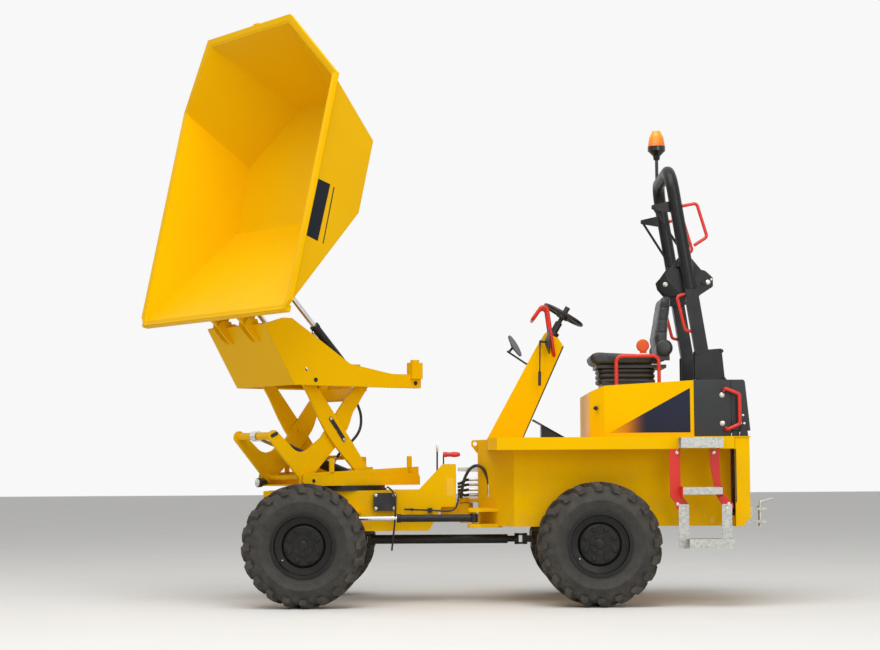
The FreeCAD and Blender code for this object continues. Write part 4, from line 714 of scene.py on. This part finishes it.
plate(mesh, [(-1560, 1700), (-1470, 1700), (-1480, 1760), (-1500, 1810), (-1560, 1800)], 226, 242)
put("seat_recliner", mesh, plastic, "rear_chassis", sharp=50)
webbing = moulded("orange_belt_webbing", "#E25A0E", "#D24E08", 0.6, 0.002, 0.0003)
mesh = bmesh.new()
turned(mesh, (-1368, 236, 1806), (-1368, 262, 1806), [(-2, 40), (3, 46), (20, 46), (26, 38), (27, 10)], 28)
plate(mesh, [(-1346, 1752), (-1396, 1752), (-1392, 1790), (-1350, 1790)], 238, 258)
put("belt_reel", mesh, webbing, "rear_chassis", MACHINE, 3.0)

# Roll bar: thick posts in a deep black gloss enamel, with bolted feet and hinge
# plates with bright pin ends. On it stands a beacon: a moulded black base under
# a ribbed clear amber lens, with a painted glow that makes it lighter towards its top.
bar_black = enamel("black_gloss_enamel", "#151617", "#121314", 0.4, 0.04, 1.0, 0.1)
finish(bar_black, "rops_lower rops_hoop")
POST_Y = 430
FOOT_TOP = 1554
POST_FACE = POST_Y + 55
HINGE_FACE = POST_Y - 45
PLATE_FACE = HINGE_FACE - 24.5
foot_bolts = bmesh.new()
hinge_bolts = bmesh.new()
pins = bmesh.new()
for sideways in (1, -1):
    for x in (-1908, -1724):
        for y in (-58, 58):
            bolt(foot_bolts, (x, sideways * POST_Y + y, FOOT_TOP), (0, 0, 1), 22, 10)
    for x, z in ((-1896, 1750), (-1724, 1738)):
        bolt(foot_bolts, (x, sideways * POST_FACE, z), (0, sideways, 0), 17, 6)
    for x, z in ((-1600, 2300), (-1640, 2392), (-1702, 2390)):
        bolt(hinge_bolts, (x, sideways * PLATE_FACE, z), (0, -sideways, 0), 22, 10)
    for x, z, profile, sides in ((-1822, 2243, [(-0.5, 17), (5, 17), (7, 14)], 24),
                                 (-1846, 2262, [(-0.5, 8), (5, 8), (6, 6)], 16)):
        turned(pins, (x, sideways * HINGE_FACE, z), (x, sideways * (HINGE_FACE + 1), z), profile, sides)
put("roll_bar_foot_bolts", foot_bolts, oiled, "rear_chassis")
put("roll_bar_hinge_bolts", hinge_bolts, zinc, "rops_upper")
put("roll_bar_pin_ends", pins, zinc, "rear_chassis")
LENS_FOOT, LENS_HEIGHT = 3.312, 0.1
beacon_lamp, tree, shader, place = start("beacon_lens_and_base", Roughness=0.14, IOR=1.49)
height = add(tree, "SeparateXYZ", {"Vector": place}, "Z")
lens = add(tree, "Math", {0: height, 1: LENS_FOOT}, operation="GREATER_THAN")
# Painted glow: the lens's amber is painted lighter from its foot up to its top.
painted_glow_rise = add(tree, "MapRange", {"Value": height, "From Min": LENS_FOOT, "From Max": LENS_FOOT + LENS_HEIGHT})
amber = add(tree, "Mix", {0: painted_glow_rise, 6: colour("#F07008"), 7: colour("#FFA414")}, 2, data_type="RGBA")
tone = add(tree, "Mix", {0: lens, 6: colour("#1A1B1C"), 7: amber}, 2, data_type="RGBA")
waves = add(tree, "TexWave", {"Vector": place, "Scale": 45.0}, "Fac", bands_direction="Z")
ribs = add(tree, "Math", {0: waves, 1: lens}, operation="MULTIPLY")
relief = add(tree, "Bump", {"Height": ribs, "Distance": 0.0008, "Strength": 0.5})
feed(tree, shader, Base_Color=tone, Normal=relief)
finish(beacon_lamp, "beacon")

# Wheels: worn black rubber with dried soil and moulded rings on the sidewall,
# a dished rim in satin black, and the hub's ring of nuts, cover screws and a
# valve. One rubber a wheel, since its rings are measured from the hub.
rim_black = enamel("wheel_black_enamel", "#0D0D0D", "#111111", 0.42, 0.03, 0.9, 0.06)
RING_PITCH = 0.014


def rubber(name, hub):
    # Scales count patterns in a metre: soil 70 mm, clouds 20 mm, fine grain 6 mm.
    material, tree, shader, place = start(name, IOR=1.45, Specular_IOR_Level=0.35)
    local = add(tree, "VectorMath", {0: place, 1: hub}, operation="SUBTRACT")
    level = add(tree, "VectorMath", {0: local, 1: (1, 0, 1)}, operation="MULTIPLY")
    radius = add(tree, "VectorMath", {0: level}, "Value", operation="LENGTH")
    drops = add(tree, "TexNoise", {"Vector": place, "Scale": 14.0, "Detail": 8, "Roughness": 0.7})
    patch = add(tree, "MapRange", {"Value": drops, "From Min": 0.38, "From Max": 0.66})
    outer = add(tree, "MapRange", {"Value": radius, "From Min": 0.24, "From Max": 0.42,
                                   "To Min": 0.15, "To Max": 0.5})
    soil = add(tree, "Math", {0: patch, 1: outer}, operation="MULTIPLY")
    cloud = add(tree, "TexNoise", {"Vector": place, "Scale": 50.0, "Detail": 3})
    tone = add(tree, "Mix", {0: cloud, 6: colour("#393835"), 7: colour("#2C2C2A")}, 2, data_type="RGBA")
    soiled = add(tree, "Mix", {0: soil, 6: tone, 7: colour("#6A6054")}, 2, data_type="RGBA")
    matt = add(tree, "MapRange", {"Value": soil, "To Min": 0.58, "To Max": 0.85})
    phase = add(tree, "Math", {0: radius, 1: 2 * math.pi / RING_PITCH}, operation="MULTIPLY")
    wave = add(tree, "Math", {0: phase}, operation="SINE")
    inner = add(tree, "MapRange", {"Value": radius, "From Min": 0.236, "From Max": 0.242})
    end = add(tree, "MapRange", {"Value": radius, "From Min": 0.272, "From Max": 0.266})
    band = add(tree, "Math", {0: inner, 1: end}, operation="MULTIPLY")
    moulding = add(tree, "Math", {0: wave, 1: band}, operation="MULTIPLY")
    grain = add(tree, "TexNoise", {"Vector": place, "Scale": 160.0})
    height = add(tree, "Math", {0: moulding, 1: grain}, operation="ADD")
    edge = add(tree, "Bevel", {"Radius": 0.005}, samples=4)
    relief = add(tree, "Bump", {"Height": height, "Distance": 0.0012, "Strength": 0.8, "Normal": edge})
    feed(tree, shader, Base_Color=soiled, Roughness=matt, Normal=relief)
    return material


HALF_WHEELBASE = 1007
HUB_Y, HUB_Z = 730, 422.5
NUT_CIRCLE, NUT_FACE = 106, 84
SCREW_CIRCLE, HUB_FACE = 52, 96
VALVE_CIRCLE, VALVE_FACE, VALVE_TURN = 170, 70, 0.6
# name, sign along the machine, sign across it
WHEELS = (("front_left", 1, 1), ("front_right", 1, -1), ("rear_left", -1, 1), ("rear_right", -1, -1))
for name, along, sideways in WHEELS:
    hub = Vector((along * HALF_WHEELBASE, sideways * HUB_Y, HUB_Z))
    finish(rubber("tyre_rubber_" + name, MACHINE @ hub), "tyre_" + name)
    finish(rim_black, "rim_" + name)
    out = Vector((0, sideways, 0))
    wheel = MACHINE @ Matrix.Translation(hub)
    mesh = bmesh.new()
    for x, z in ring_points(0, 0, NUT_CIRCLE, 8, 0.5):
        bolt(mesh, (x, sideways * NUT_FACE, z), out, 25, 12)
    for x, z in ring_points(0, 0, SCREW_CIRCLE, 6):
        bolt(mesh, (x, sideways * HUB_FACE, z), out, 13, 5)
    turned(mesh, out * HUB_FACE, out * 200, [(-2, 34), (5, 34), (9, 28), (11, 14)], 28)
    put("hub_fittings_" + name, mesh, rim_black, "wheel_" + name, wheel, sharp=25)
    mesh = bmesh.new()
    valve = Vector((math.cos(VALVE_TURN) * VALVE_CIRCLE, sideways * VALVE_FACE,
                    -math.sin(VALVE_TURN) * VALVE_CIRCLE))
    turned(mesh, valve, valve + out, [(-16, 5), (16, 5), (17, 7), (30, 7), (34, 4)], 12)
    put("valve_" + name, mesh, zinc, "wheel_" + name, wheel)

# Floor and light: a pale floor, a white world and soft boxes as from an
# overcast sky, the larger one over the machine's left side. The camera sees
# white where the object is lit by a dimmer sky.
FLOOR_HALF = 60
mesh = bmesh.new()
bmesh.ops.create_grid(mesh, x_segments=8, y_segments=8, size=FLOOR_HALF)
floor_data = bpy.data.meshes.new("floor")
mesh.to_mesh(floor_data)
mesh.free()
floor = bpy.data.objects.new("floor", floor_data)
floor.location.z = -0.002
scene.collection.objects.link(floor)
ground, tree, shader, place = start("pale_floor", Roughness=0.9)
patches = add(tree, "TexNoise", {"Vector": place, "Scale": 1.2, "Detail": 3})
tone = add(tree, "Mix", {0: patches, 6: colour("#E8E7E4"), 7: colour("#E2E1DE")}, 2, data_type="RGBA")
feed(tree, shader, Base_Color=tone)
floor_data.materials.append(ground)
world = bpy.data.worlds.new("studio")
scene.world = world
world.use_nodes = True
tree = world.node_tree
sky = tree.nodes["Background"]
sky.inputs["Color"].default_value = (1, 1, 1, 1)
seen = add(tree, "LightPath", out="Is Camera Ray")
for ray in ("Is Glossy Ray", "Is Transmission Ray"):
    seen = add(tree, "Math", {0: seen, 1: add(tree, "LightPath", out=ray)}, operation="MAXIMUM")
feed(tree, sky, Strength=add(tree, "MapRange", {"Value": seen, "To Min": 0.48, "To Max": 0.94}))
AIM = Vector((0, 0, 1.5))
# name, place, width, watts
LIGHTS = (("sky_box", (1.0, 4.0, 9.0), 8.0, 660), ("side_box", (-5.0, 12.0, 5.0), 6.0, 320))
for name, place, width, watts in LIGHTS:
    lamp = bpy.data.lights.new(name, "AREA")
    lamp.size = width
    lamp.energy = watts
    box = bpy.data.objects.new(name, lamp)
    box.location = place
    box.rotation_euler = (AIM - Vector(place)).to_track_quat("-Z", "Y").to_euler()
    scene.collection.objects.link(box)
□ □ □
▶ **WHAT TO DO**
Copy every line of the data that holds the string "scene".

▶ **REPLY**
The FreeCAD and Blender code for this object continues. Write part 4, from line 714 of scene.py on. This part finishes it.
scene.collection.objects.link(floor)
scene.world = world
    scene.collection.objects.link(box)